I fight for a world where people are able to realize that everything good religion offers, they already have; it’s called humanity, and education is what brings us closer to it.

Reason is my god.

Alte articole:

Discover more from Ovidiu Avrămuș | Blog

Subscribe to get the latest posts sent to your email.

7 comentarii

  • Ále

    01/05/2016 la 15:37

    I agree with most of what you said although my feelings towards religion and especially religious people are significantly milder, probably due to rationality not being such a high up priority for me as it may be for you. It’s in the top though, so I can relate to everything you talked about. There’s only two things I wanted to say.

    1. Somewhere in the middle, you mention the hypothetical world where people are brought up with no information or expectations to follow a belief system. The closest to this scenario I’ve experienced is living in England, where after a while you start to really acknowledge the secularism around you. I have no religious close friends, and being surrounded by academics and people with higher education studies, I came close to a world where religion in any context was never a priority and more often than not, a joke. To put it simply, the kind of environment where if you mention religion as the reason why you do some things or as a solution to any problem, you’re likely to be laughed at or thought of as rationally inferior, which I, too, tend to agree with as well. The problem though is this society is not even close to utopic, and from personal experience, people are not nearly more intelligent or logical as you’d think since they’ve got this logical barrier outta their way.

    2. As much as I disagree with religion, I’m not sure the potential of a world without it even exists. There are many anthropologists, historians and so on, who would even argue that humans and spirituality (i.e. religion) were never separated, and that there’s no trace of civilisations without a story of any kind about a higher power. Sometimes these stories are very alien to our Western cultures (see tribal Gods for example), sometimes they all have something in common (see all mainstream religions). My point is, I tend to think that humans need a higher-power narrative and in the same way as we naturally organise in societies, we would naturally move towards this. It’s like Voltaire said, if God did not exist, it would be necessary to invent him.

    Actually only writing this, I had the thought (maybe too far-fetched) that humans are still in the food-chain and although at the top of it, we’re very much animals whose very or even most developed instinct is fear (Freud’s ‘thanatos’ if you choose to believe his theory). This could be materialised in the form of an even higher entity – since all life on Earth is inferior to us, we resort to what is actually uncontrollable and stronger – Nature. Planets, stars, forces, chemical reactions, etc.

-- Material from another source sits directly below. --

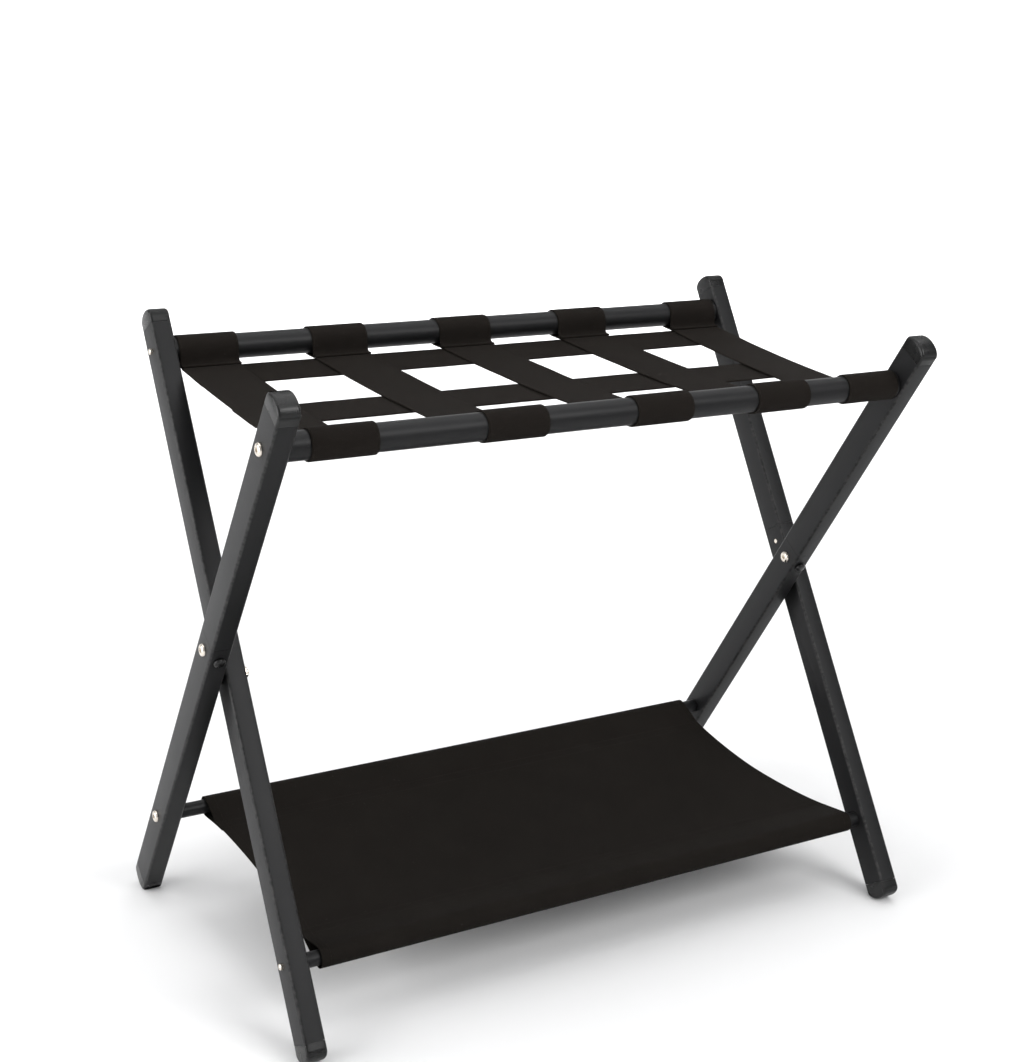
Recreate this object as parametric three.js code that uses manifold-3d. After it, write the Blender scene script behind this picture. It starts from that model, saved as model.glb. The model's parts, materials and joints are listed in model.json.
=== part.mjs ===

    What’s your thoughts on this?

    • Ovidiu Avrămuș

      02/05/2016 la 14:17

      1. I would argue that secularism is a direct consequence of man’s intellectual progress. The more intelligent we become, the less sense religion makes, so we just leave it behind. However secular a state may be, though, its religious/spiritual history still casts a shadow on its modern-day state of affairs. I’d say we’re getting smarter and smarter, however slowly, but in order to more or less completely erase the effects of our religious history, it would take time. At some point, we might end up with a utopian world (compared to the present, at least; trying not to be ridiculous). Maybe we’re just too far off at the moment. In some places, like you said, we’ve almost gotten religion out of the way, but there’s also the task of understanding the importance of educating ourselves and then actually doing it. Perhaps more clearly said, losing religion is not enough, but it’s a key intermediate step.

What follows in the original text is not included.